Velature di emozioni
Dopo Il figlio di Saul (insignito, tra gli altri, del Grand Prix Speciale della Giuria al Festival di Cannes 2015 e del premio Oscar come Miglior Film Straniero) le aspettative nei confronti dell’opera seconda di László Nemes erano molto alte. Sunset (per l’uscita italiana Tramonto) non le ha disattese, ma sul piano della fluidità narrativa e degli alti livelli emotivi è meno riuscito rispetto all’esordio.
Il tramonto si compone sullo schermo quasi fosse un acquerello che pian piano prende forma. È il 1913, siamo a Budapest, nel cuore dell’Europa. La giovane Irisz Leiter (un’incantevole e bravissima Juli Jakab) si presenta al pubblico e alle commesse di un prestigioso negozio come una dama in cerca del nuovo cappello da indossare. Di lì a poco svela la propria identità: è la figlia degli ex proprietari (defunti) di quella leggendaria boutique, dove vorrebbe candidarsi come modista; in virtù delle sue origini il nuovo proprietario afferma di non poterla prendere per il lavoro. Prima che la ragazza possa ripartire, un uomo si reca inaspettatamente da Irisz in cerca di un certo Kálmán Leiter. Questo evento spinge la giovane a voler scavare in un passato che è meno limpido e lineare di quanto pensasse e ancor più a non voler lasciare la città. Il regista ungherese ci porta nei meandri più bui di Budapest, vivendola attraverso lo sguardo di Irisz, reso da un’attrice che riesce a comunicare smarrimento, fragilità e, al contempo, determinazione nel voler decifrare le proprie radici, viaggiando sulla linea ambigua di conservazione di uno status aristocratico (da cui sembra, in parte, affascinata) e di ribellione.
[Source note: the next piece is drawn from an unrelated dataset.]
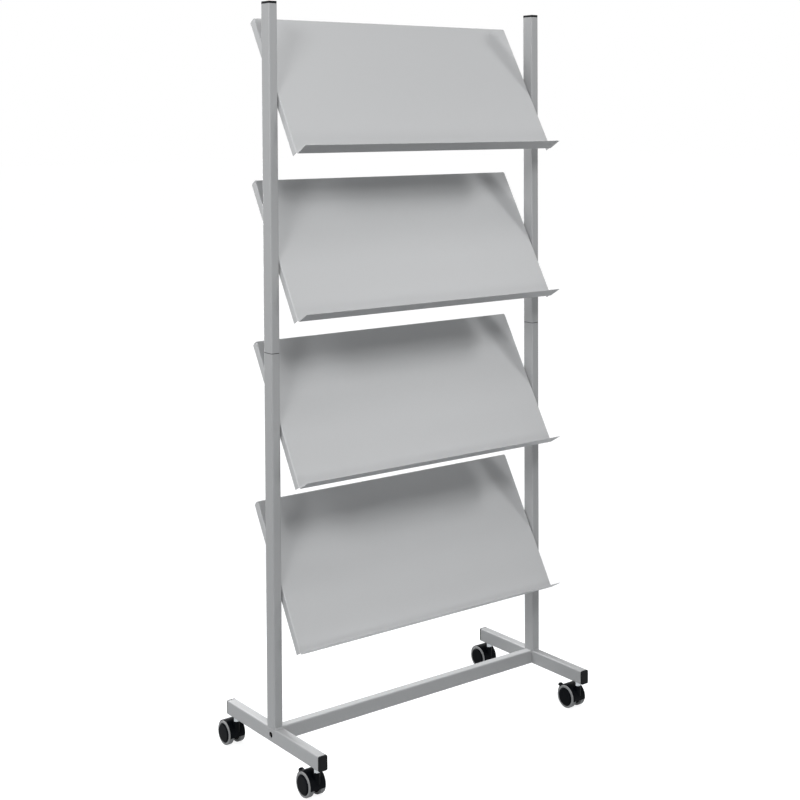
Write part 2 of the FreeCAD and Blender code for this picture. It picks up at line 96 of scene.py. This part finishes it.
def makeCamera(spec):
    camera = bpy.data.objects.new("camera", bpy.data.cameras.new("camera"))
    scene.collection.objects.link(camera)
    camera.data.sensor_width = spec["sensor"]
    camera.data.lens = spec["lens"]
    camera.data.shift_y = spec["shiftY"]
    camera.data.clip_start = spec["nearM"]
    camera.data.clip_end = spec["farM"]
    camera.location = Vector(spec["place"]) * mm
    aim = Euler((math.radians(90 + spec["pitchDeg"]), 0, math.radians(spec["turnDeg"]))).to_quaternion()
    camera.rotation_mode = "QUATERNION"
    camera.rotation_quaternion = aim @ Quaternion(upright, math.radians(spec["rollDeg"]))
    scene.camera = camera


makeCamera(cameraSpec)

# distances on the floor are metres from its middle
floorSpec = {
    "half": 40.0,
    "nearColour": "#8E9092",  # what the floor throws back at the rack, close to it and farther out
    "farColour": "#585A5C",
    "colourRise": (0.45, 1.3),  # the first colour ends between these distances
    "lift": (0.87, 1.0),  # white added for the camera and for shiny surfaces, close and farther out
    "liftRise": (0.7, 3.5),
}
# the sky's own faint light, and the strength at which the backdrop is white
skySpec = {"colour": "#E4E9EE", "strength": 0.03, "backdrop": 1.0}


def backdropRay(tree):
    # the camera and whatever is shiny or clear see the white background, and matt surfaces don't
    rays = addNode(tree, "ShaderNodeLightPath").outputs
    shiny = addNode(tree, "ShaderNodeMath", {"operation": "MAXIMUM"}, {
        0: rays["Is Glossy Ray"], 1: rays["Is Transmission Ray"]})
    return addNode(tree, "ShaderNodeMath", {"operation": "MAXIMUM"}, {
        0: rays["Is Camera Ray"], 1: shiny.outputs[0]}).outputs[0]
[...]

In questo affresco di una città in subbuglio, in cui qualcosa si sta muovendo – sottotraccia e non solo – il negozio di cappelleria sembra una realtà a parte, dove tutti sono intenti a preparare le celebrazioni dell’anniversario. Il punto è che anche dietro quel raggio di sole ci sono degli uomini che nascondono qualcosa – il tutto coerentemente con la natura mistery del racconto. «Il male si cela nell’uomo, lo corrompe» e Sunset riesce a trasmettere il deterioramento di quei valori che – in teoria – dovrebbero distinguerci dagli animali. «Questo film parla di una civiltà a un bivio. Nel cuore dell’Europa, all’apice del progresso e della tecnologia, anche se non scritta nelle pagine di storia, la vicenda personale di una giovane donna diventa il riflesso della nascita del Ventesimo secolo. […] Fin dal principio, avevo immaginato questo film come un modo per calare lo spettatore nel labirinto irto di ostacoli che la protagonista percorrerà, non solo alla ricerca del fratello ma anche del significato del mondo che intende scoprire», ha dichiarato Nemes, il quale è bravissimo sul piano della messa in quadro (chapeau alla fotografia di Mátyás Erdély, anche se a tratti ricorda quella del precedente lavoro del regista in cui la situazione trattata era ben differente, trattandosi dei campi nazisti) nel restituire un’idea di buio interiore, investendo la platea di turno con un forte senso di claustrofobia. Dietro la posizione della macchina da presa ci sono un grande studio e cura, – emblematico il pedinamento della protagonista tra la folla, che si distingue grazie al cappello, un oggetto che diventa simbolo e fil rouge durante tutto il lungometraggio. Purtroppo, però, sul piano della scrittura e del ritmo, Sunset presenta dei cali; restando sicuramente un’opera visivamente potente e che sa riflettere sulla deriva della nostra Europa.
Dopo la presentazione in Concorso alla 75esima Mostra Internazionale d’Arte Cinematografica di Venezia, il lungometraggio sarà distribuito nelle nostre sale grazie a Movies Inspired.